16 thoughts on “The Sage of Ely tackles venture capitalism”

  1. “Lyft, like Uber, does not run cabs. It runs a taxi rank.”

    if Uber does not run cabs, why the fvck should a punter expect to get a VAT receipt from it for a journey taken in a cab as Murphy and Maugham believe?

  2. ” no taxi rank has ever been worth $10 billion”

    because no-one ever paid $1m for a medallion. For one yellow cab.

  3. The Pedant-General: yes, quite interestingly, New York City yellow cab licenses topped off at about $1 million in the early part of this decade, and there were a total of 13 347 of them. Meaning that the total price of licenses in just the one largest city in America was well north of $13 billion. And most of those medallions were owned by people who were not very involved in the actual running of the cabs, meaning they had to pay others to do that work – indeed, Lyft “runs taxis” much more that most medallion holders ever did. And yet it was still worth $13 billion.

  4. As the Pedant-General says, NYC cab medallions were costing north of $1m prior to Uber turning up and eating their lunch. There’s over 10k yellow cabs in NYC, so by my maths that was a pre-Uber valuation of the NYC yellow cab market of $10bn on its own…….

  5. Ha, beaten to it!

    But seriously, if a few seconds googling can come up with enough info to prove your argument is complete bollocks on stilts, how much of a moron do you have to be to publish it on the internet?

  6. Bask in the logic: someone just paid 10 B apparently to screw their consumers and their staff.

    In a highly competitive environment.

    I guess that makes sense if you live in a stump. But out here in the real world…..

    PS – Ritchie, sweetie, the Soviet propaganda version of capitalists was a fiction. Only stupid people believed it, and only the terminally dull still believe it.

  7. The first is driving the competition out of the market.
    The second is then screwing the consumer.

    Those first two sound exactly like TFL and the Black Cabs stitching up Uber, which the Tuber cheered.

  8. The excellent Jim

    ‘But seriously, if a few seconds googling can come up with enough info to prove your argument is complete bollocks on stilts, how much of a moron do you have to be to publish it on the internet?’

    One of the five most moronic commentators extant in Cyberspace today?

  9. Not to ignore the value of the New York taxi business as discussed above, but doesn’t the spud understand that this is an attempt to eventually secure a taxi rank (as if that’s all it is, but that’s a different argument) in every significant city on the planet?

  10. Bloke in North Dorset

    No, it doesn’t run a taxi rank, its the antithesis of a taxi rank, which is why it is popular.

    He’s so fucking ignorant he can’t even come up with a good analogy.

  11. I keep describing Uber as a taxi radio control centre, as that is effectively what they are, take a radio control centre and plug it into the interwebs.
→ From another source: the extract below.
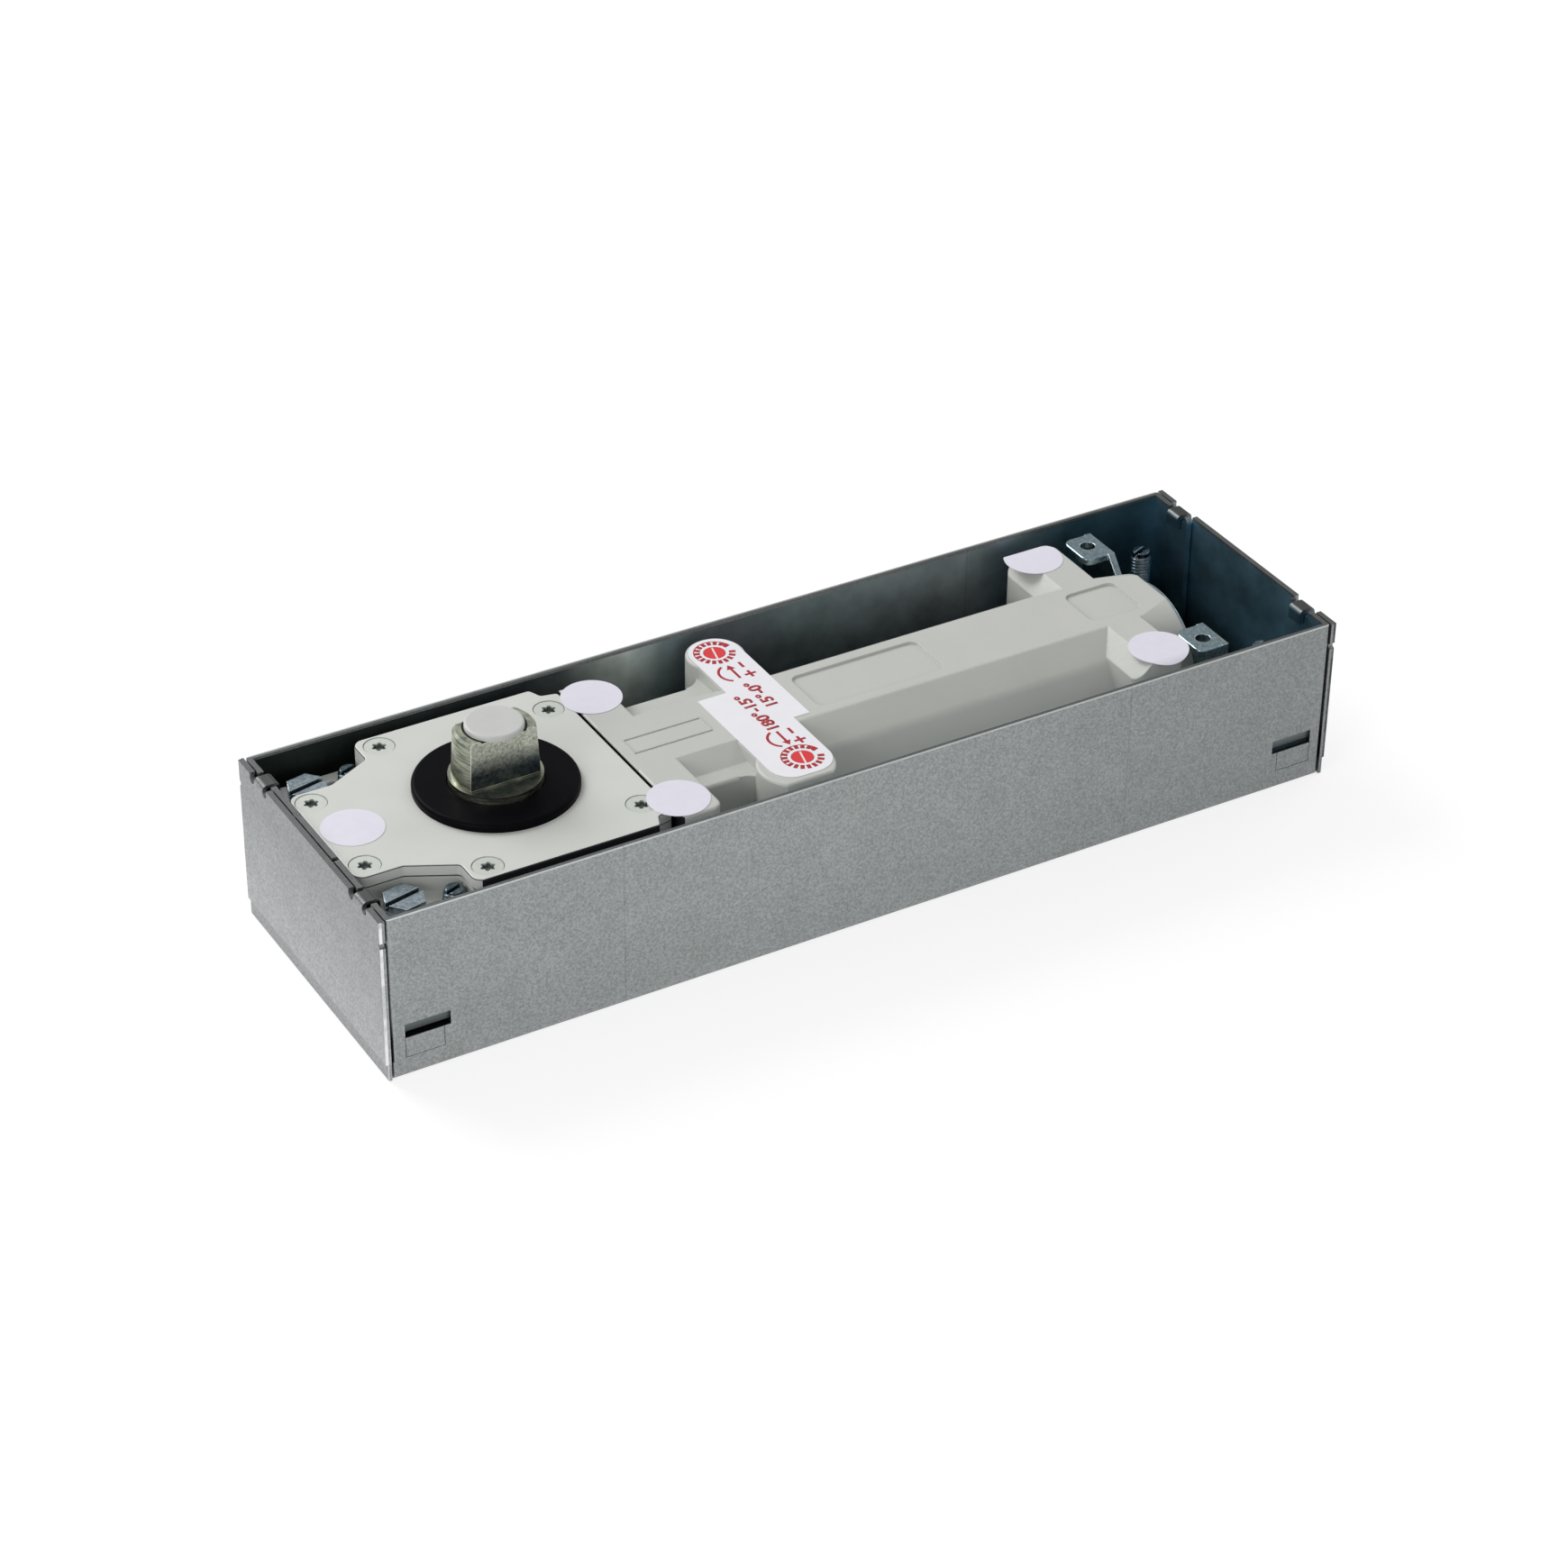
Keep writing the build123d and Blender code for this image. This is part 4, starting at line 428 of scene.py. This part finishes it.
# Closing spring: cold-wound spring steel, dark and oiled, in the housing's bore.
# Its far end stands on the spring seat and its near end follows the piston, so it shortens as the door opens.
oiled = mottled("oiled spring steel", 1.5 * mm, 3.0, "3A3A3C", "66666A", Metallic=1.0, Roughness=0.32)
dress(oiled, "closing_spring")


def finish_piece(name, form, material):
    mesh = bpy.data.meshes.new(name)
    form.to_mesh(mesh)
    form.free()
    mesh.materials.append(material)
    piece = bpy.data.objects.new(name, mesh)
    bpy.context.scene.collection.objects.link(piece)
    return piece


wound = bmesh.new()
wound.from_mesh(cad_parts["closing_spring"].data)
bmesh.ops.remove_doubles(wound, verts=wound.verts, dist=0.001 * mm)
spring = finish_piece("closing_spring_wound", wound, oiled)
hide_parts("closing_spring")
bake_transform(spring)


# Regulating valves: turned brass needles that meter the oil, screwed into the housing and slotted for a driver.
# The face that shows in the label's dials is lacquered red, and its slot is wiped clean, so it shows as a pale line.
front_dial, back_dial = (-15.5, -26.75), (-10.5, 28.3)
driver_slot_turn = -76.5
driver_slot_half = 0.26 * mm
for name, middle in (("regulating_valve_front", front_dial), ("regulating_valve_back", back_dial)):
    lacquer, tree, shader, place = start_material("red lacquer on brass, " + name.split("_")[-1], Roughness=0.4)
    centred = add(tree, "ShaderNodeMapping", {"Vector": place, "Location": (-middle[0] * mm, -middle[1] * mm, 0)})
    turned = add(tree, "ShaderNodeVectorRotate",
                 {"Vector": centred.outputs[0], "Angle": math.radians(driver_slot_turn)}, rotation_type="Z_AXIS")
    across = add(tree, "ShaderNodeSeparateXYZ", {0: turned.outputs[0]})
    side = add(tree, "ShaderNodeMath", {0: across.outputs["Y"]}, operation="ABSOLUTE")
    inside = add(tree, "ShaderNodeMath", {0: side.outputs[0], 1: driver_slot_half}, operation="LESS_THAN")
    cloud = add(tree, "ShaderNodeTexNoise", {"Vector": place, "Scale": 1 / (0.8 * mm), "Detail": 2.0})
    tone = add(tree, "ShaderNodeMix", {0: cloud.outputs["Fac"], 6: linear("D22630"), 7: linear("DC3238")},
               data_type="RGBA")
    wiped = add(tree, "ShaderNodeMix", {0: inside.outputs[0], 6: tone.outputs[2], 7: linear("F0E9E4")},
                data_type="RGBA")
    tree.links.new(wiped.outputs[2], shader.inputs["Base Color"])
    dress(lacquer, name)


# Valve label: a white plastic film with a hole over each valve, stuck to the housing and printed in one red.
# Each dial has a ring of ticks, a turning arrow, minus and plus, and the two ranges stand in degrees between them.
# The ink is drawn as flat raised shapes, a little thicker where two of them cross.
label_film = mottled("white label film", 5 * mm, 2.0, "E4E3E9", "EBEAEF", Roughness=0.45)
dress(label_film, "valve_label")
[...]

    “Lyft is a taxi rank”? That makes me think of a strip of tarmac outside the railway station. No, I don’t think Lyft/Uber/etc are webbified taxi ranks. Particularly as taxi ranks are for stationary ply-for-hire, Uber/Lyft/etc are private hire, not hackneys, they are not allowed to use ranks.

    A rank is where you the customer get into whatever random hackney happens to be waiting, a stationary version of flagging down. Private hire is the customer booking through a booking office. It’s impossible to webbify a taxi rank as the whole principle of webbification is pre-good-delivery purchase agreement. As soon as there is any pre-delivery communication is ceases to be flagging and becomes pre-booking. You can’t do anything webby without communicating over a communication medium, so it is impossible for any webby taxi hire to not be pre-booking.
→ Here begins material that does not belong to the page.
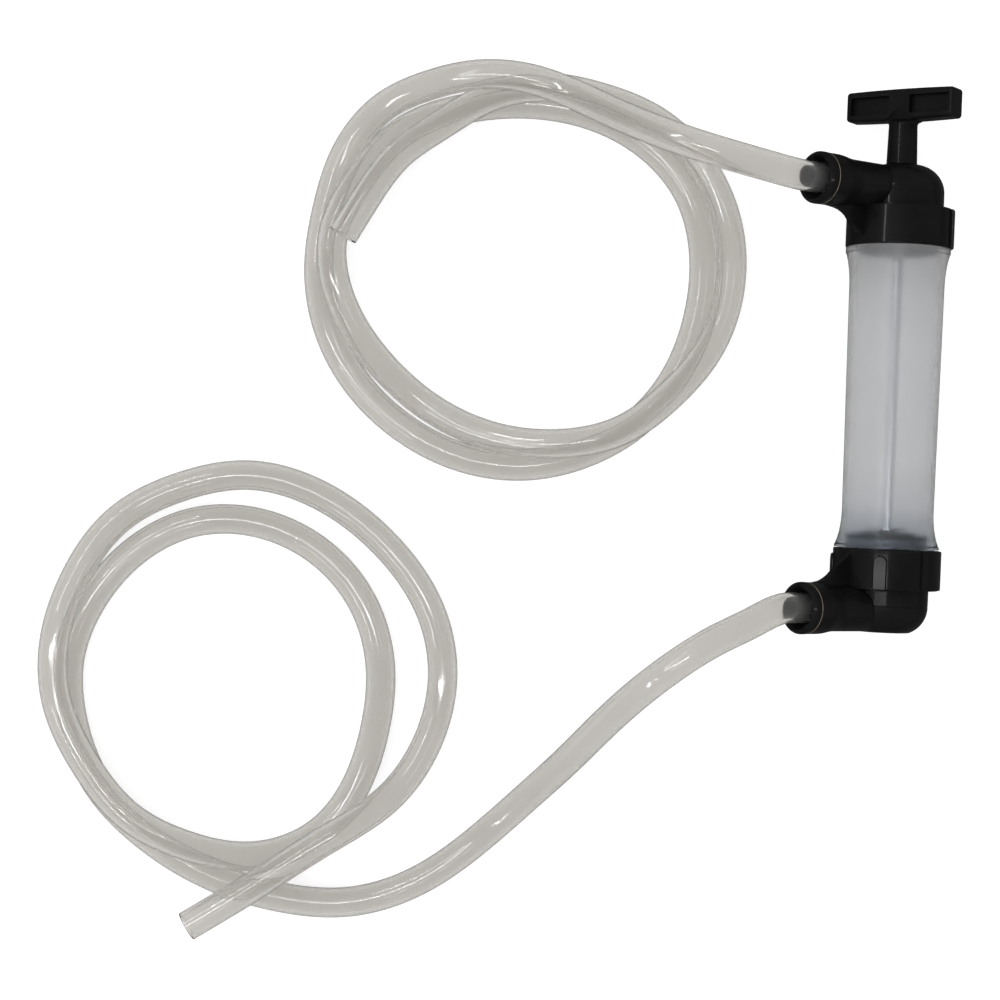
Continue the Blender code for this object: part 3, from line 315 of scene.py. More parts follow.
# ---------------------------------------------------------------- materials
def black_plastic():
    """Moulded plastic: a dark body with a faint uneven sheen under a thin gloss."""
    made, nodes, links, shader = new_material("black_plastic_moulded")
    broad = noise(nodes, links, 90.0)
    fine = noise(nodes, links, 2600.0, detail=2.0)
    links.new(tint(nodes, links, broad, (0.0036, 0.0036, 0.0038), (0.0056, 0.0056, 0.0058)),
              shader.inputs["Base Color"])
    links.new(spread(nodes, links, broad, 0.34, 0.42), shader.inputs["Roughness"])
    shader.inputs["Specular IOR Level"].default_value = 0.06
    shader.inputs["Coat Weight"].default_value = 0.1
    shader.inputs["Coat Roughness"].default_value = 0.1
    bump(nodes, links, shader, fine, strength=0.08, distance=0.00003)
    return made


def frosted_plastic():
    """Milky polypropylene: light goes through it, shapes behind it blur, and its colour is darkened near the
    caps as painted shade.
    """
    made, nodes, links, shader = new_material("frosted_plastic")
    broad = noise(nodes, links, 60.0)
    drawn = noise(nodes, links, 700.0, detail=2.0, stretch=(1.0, 0.08, 1.0))
    milk = tint(nodes, links, broad, (0.913, 0.926, 0.955), (0.944, 0.957, 0.985))
    # painted shade: darker towards both caps and bluish at the bottom, standing in for the black caps and
    # piston seen through the wall
    shade = up_the_barrel(nodes, links, [
        (0.0, (0.64, 0.69, 0.75)), (0.03, (0.72, 0.76, 0.82)), (0.07, (0.79, 0.81, 0.835)),
        (0.16, (0.94, 0.943, 0.95)), (0.3, grey(1.0)), (0.68, grey(1.0)), (0.81, grey(0.972)),
        (0.937, grey(0.888)), (1.0, grey(0.85))])
    links.new(times(nodes, links, milk, shade), shader.inputs["Base Color"])
    clearness = up_the_barrel(nodes, links, [
        (0.0, grey(0.97)), (0.045, grey(0.96)), (0.11, grey(0.88)), (1.0, grey(0.88))])
    links.new(clearness, shader.inputs["Transmission Weight"])
    wall = ((BARREL_BORE_R + 0.2) * MM, (BARREL_BORE_R + 1.0) * MM)
    links.new(ranged(nodes, links, off_the_axis(nodes, links), wall, (0.36, 0.23)),
              shader.inputs["Roughness"])
    shader.inputs["IOR"].default_value = 1.22
    bump(nodes, links, shader, drawn, strength=0.02, distance=0.00001)
    return made


def clear_hose():
    """Soft clear PVC with a wall that is not quite even."""
    made, nodes, links, shader = new_material("clear_hose")
    broad = noise(nodes, links, 45.0)
    links.new(tint(nodes, links, broad, (0.965, 0.957, 0.945), (0.985, 0.977, 0.965)),
              shader.inputs["Base Color"])
    links.new(spread(nodes, links, broad, 0.078, 0.09), shader.inputs["Roughness"])
    shader.inputs["Transmission Weight"].default_value = 0.96
    shader.inputs["IOR"].default_value = 1.5
    bump(nodes, links, shader, broad, strength=0.08, distance=0.0004)
    return made


def rubber(name, dark, light):
    """Matte rubber, its grey going unevenly from dark to light."""
    made, nodes, links, shader = new_material(name)
    fine = noise(nodes, links, 1500.0)
    links.new(tint(nodes, links, fine, grey(dark), grey(light)), shader.inputs["Base Color"])
    links.new(spread(nodes, links, fine, 0.65, 0.8), shader.inputs["Roughness"])
    return made


def painted_seam_highlight():
    """Mottled tan for the thin seam ring: a painted highlight along the flange's edge."""
    made, nodes, links, shader = new_material("painted_seam_highlight")
    fine = noise(nodes, links, 900.0)
    links.new(tint(nodes, links, fine, (0.13, 0.10, 0.07), (0.24, 0.19, 0.135)),
              shader.inputs["Base Color"])
    links.new(spread(nodes, links, fine, 0.45, 0.6), shader.inputs["Roughness"])
    return made


def steel():
    """Turned steel with fine rings round its axis."""
    made, nodes, links, shader = new_material("steel_turned")
    rings = noise(nodes, links, 1200.0, detail=2.0, stretch=(0.1, 1.0, 0.1))
    links.new(tint(nodes, links, rings, (0.82, 0.82, 0.83), (0.90, 0.90, 0.91)),
              shader.inputs["Base Color"])
    links.new(spread(nodes, links, rings, 0.16, 0.24), shader.inputs["Roughness"])
    shader.inputs["Metallic"].default_value = 0.55
    return made


# ---------------------------------------------------------------- mesh helpers
def link(obj):
    bpy.context.scene.collection.objects.link(obj)
    return obj


def applied(obj):
    """Turns the object's evaluated shape into its own mesh."""
    bpy.context.view_layer.update()
    depsgraph = bpy.context.evaluated_depsgraph_get()
    mesh = bpy.data.meshes.new_from_object(obj.evaluated_get(depsgraph))
    obj.modifiers.clear()
    obj.data = mesh
    return obj


def arc(center, radius, start, end, count):
    """Points on an arc in the (radius, height) plane; degrees, 0 is outward and 90 is up."""
    angles = np.radians(np.linspace(start, end, count))
    return [(center[0] + radius * math.cos(a), center[1] + radius * math.sin(a)) for a in angles]


def softened(profile, radius):
    """Rounds the corners of an outline of (x, y) points by about a radius, but not on the axis x = 0."""
    tiny = 1e-6
    slight_bend = 0.45          # radians
    edge_share = 0.45           # most of an edge that one corner takes
    count = len(profile)
    out = []
    for i, corner in enumerate(profile):
        before = Vector(profile[i - 1])
        here = Vector(corner)
        after = Vector(profile[(i + 1) % count])
        back = before - here
        ahead = after - here
        if (abs(here.x) < tiny or back.length < tiny or ahead.length < tiny
                or abs(math.pi - back.angle(ahead)) < slight_bend):
            out.append(tuple(here))
            continue
        reach = min(radius, back.length * edge_share, ahead.length * edge_share)
        start = here + back.normalized() * reach
        end = here + ahead.normalized() * reach
        for t in np.linspace(0.0, 1.0, 4):
            point = start.lerp(here, t).lerp(here.lerp(end, t), t)
            out.append(tuple(point))
    return out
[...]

  12. Thoigh a thought occurs: do Americans actually have Private Hire, or is everything Hackneys? Thinking back to when I live in HK, there was only a single type of taxi there, which could ply or be booked, individual drivers chose what mix of operating methods to use. There was no such thing as “prebooked only” licenses, but they did have the nice HK concept of “shared light buses” which were legally 12-seater taxis that picked and dropped passengers wherever they were going.

  13. jgh,

    “I keep describing Uber as a taxi radio control centre, as that is effectively what they are, take a radio control centre and plug it into the interwebs.”

    Precisely. It’s ABC Cabs but on a massive scale. And scale matters. It’s what the commentariat don’t understand. It means you match drivers and passengers better, which means that drivers travel less distances and the time waiting for a car goes down.

  14. Dollar for anywhere when I was there. Sheeh, inflation! 🙂

    Note for non-HKers: One HK dollar is/was about 7.5 pee.